§ **Supplied data**
◆ ◆ ◆

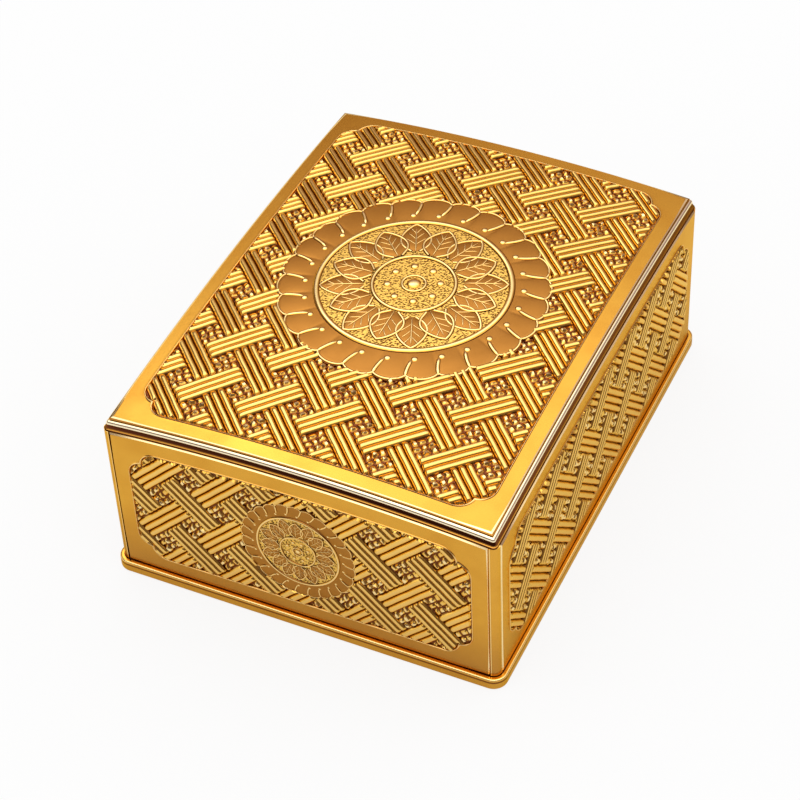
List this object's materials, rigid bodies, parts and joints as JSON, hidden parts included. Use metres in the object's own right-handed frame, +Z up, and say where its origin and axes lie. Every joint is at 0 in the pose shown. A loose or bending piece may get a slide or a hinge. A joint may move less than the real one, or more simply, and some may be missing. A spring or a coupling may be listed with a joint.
{
  "type": "lidded box",
  "caption": "Rectangular scripture box with a crowned lift-off cover, woven-pattern metal panels, a rosette roundel, beaded rim, plinth and lined inner box.",
  "frame": {"origin": "centre of the felt on the underside", "axes": "+Z up and along the cover's lift, -Y towards the front with the small roundel, Y along the longer sides"},
  "size_m": [0.1526, 0.1972, 0.0816],
  "materials": {
    "satin_gilt": "satin gilding over pressed metal",
    "polished_gilt": "polished gilding",
    "lacquered_wood": "dark lacquer, satin",
    "lining_cloth": "woven cloth over card",
    "green_felt": "felt"
  },
  "bodies": {
    "base": {"plinth_moulding": "polished_gilt", "base_board": "lacquered_wood", "base_felt": "green_felt", "inner_front_wall": "lacquered_wood", "inner_back_wall": "lacquered_wood", "inner_left_wall": "lacquered_wood", "inner_right_wall": "lacquered_wood", "liner_front": "lining_cloth", "liner_back": "lining_cloth", "liner_left": "lining_cloth", "liner_right": "lining_cloth", "floor_pad": "lining_cloth"},
    "cover": {"top_plate": "satin_gilt", "rim_moulding": "polished_gilt", "front_plate": "satin_gilt", "back_plate": "satin_gilt", "left_plate": "satin_gilt", "right_plate": "satin_gilt", "corner_strip_front_left": "satin_gilt", "corner_strip_front_right": "satin_gilt", "corner_strip_back_left": "satin_gilt", "corner_strip_back_right": "satin_gilt", "cover_top_board": "lacquered_wood", "cover_front_board": "lacquered_wood", "cover_back_board": "lacquered_wood", "cover_left_board": "lacquered_wood", "cover_right_board": "lacquered_wood", "cover_ceiling_lining": "lining_cloth"}
  },
  "joints": [
    {"name": "cover_lift", "type": "slide", "parent": "base", "child": "cover", "axis": [0, 0, 1], "range_m": [0, 0.09]}
  ]
}
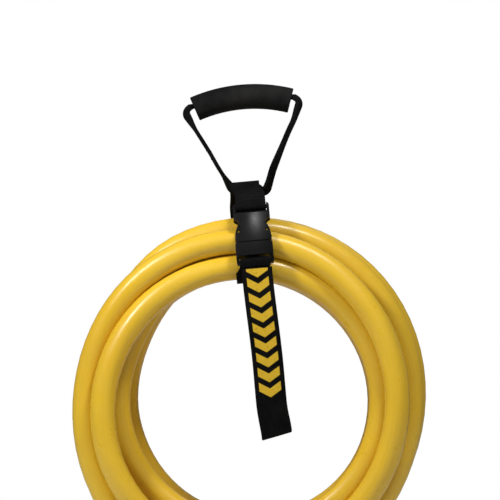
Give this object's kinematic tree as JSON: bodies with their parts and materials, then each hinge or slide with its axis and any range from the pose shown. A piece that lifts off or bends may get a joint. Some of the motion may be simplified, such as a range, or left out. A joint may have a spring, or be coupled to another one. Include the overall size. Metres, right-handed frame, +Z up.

◆ ◆ ◆

§ **Given problem**
Repeat the listing exactly, from its first line to its last.

§ **Task solution**
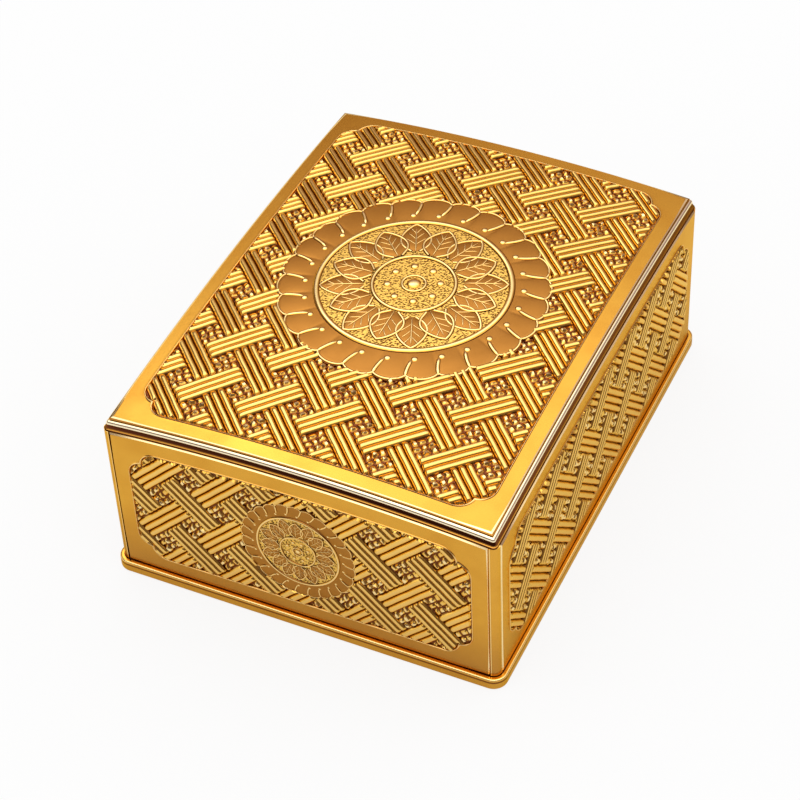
List this object's materials, rigid bodies, parts and joints as JSON, hidden parts included. Use metres in the object's own right-handed frame, +Z up, and say where its origin and axes lie. Every joint is at 0 in the pose shown. A loose or bending piece may get a slide or a hinge. A joint may move less than the real one, or more simply, and some may be missing. A spring or a coupling may be listed with a joint.
{
  "type": "lidded box",
  "caption": "Rectangular scripture box with a crowned lift-off cover, woven-pattern metal panels, a rosette roundel, beaded rim, plinth and lined inner box.",
  "frame": {"origin": "centre of the felt on the underside", "axes": "+Z up and along the cover's lift, -Y towards the front with the small roundel, Y along the longer sides"},
  "size_m": [0.1526, 0.1972, 0.0816],
  "materials": {
    "satin_gilt": "satin gilding over pressed metal",
    "polished_gilt": "polished gilding",
    "lacquered_wood": "dark lacquer, satin",
    "lining_cloth": "woven cloth over card",
    "green_felt": "felt"
  },
  "bodies": {
    "base": {"plinth_moulding": "polished_gilt", "base_board": "lacquered_wood", "base_felt": "green_felt", "inner_front_wall": "lacquered_wood", "inner_back_wall": "lacquered_wood", "inner_left_wall": "lacquered_wood", "inner_right_wall": "lacquered_wood", "liner_front": "lining_cloth", "liner_back": "lining_cloth", "liner_left": "lining_cloth", "liner_right": "lining_cloth", "floor_pad": "lining_cloth"},
    "cover": {"top_plate": "satin_gilt", "rim_moulding": "polished_gilt", "front_plate": "satin_gilt", "back_plate": "satin_gilt", "left_plate": "satin_gilt", "right_plate": "satin_gilt", "corner_strip_front_left": "satin_gilt", "corner_strip_front_right": "satin_gilt", "corner_strip_back_left": "satin_gilt", "corner_strip_back_right": "satin_gilt", "cover_top_board": "lacquered_wood", "cover_front_board": "lacquered_wood", "cover_back_board": "lacquered_wood", "cover_left_board": "lacquered_wood", "cover_right_board": "lacquered_wood", "cover_ceiling_lining": "lining_cloth"}
  },
  "joints": [
    {"name": "cover_lift", "type": "slide", "parent": "base", "child": "cover", "axis": [0, 0, 1], "range_m": [0, 0.09]}
  ]
}
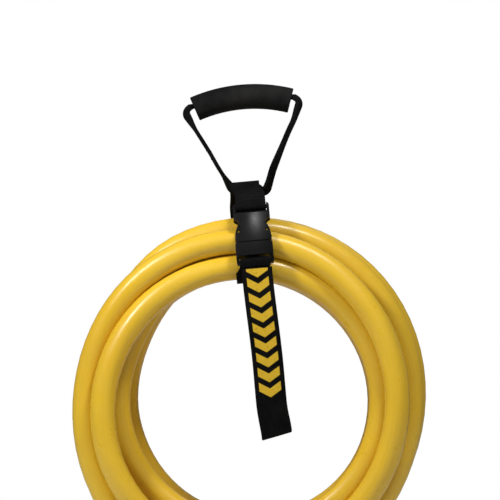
Give this object's kinematic tree as JSON: bodies with their parts and materials, then each hinge or slide with its axis and any range from the pose shown. A piece that lifts off or bends may get a joint. Some of the motion may be simplified, such as a range, or left out. A joint may have a spring, or be coupled to another one. Include the overall size. Metres, right-handed frame, +Z up.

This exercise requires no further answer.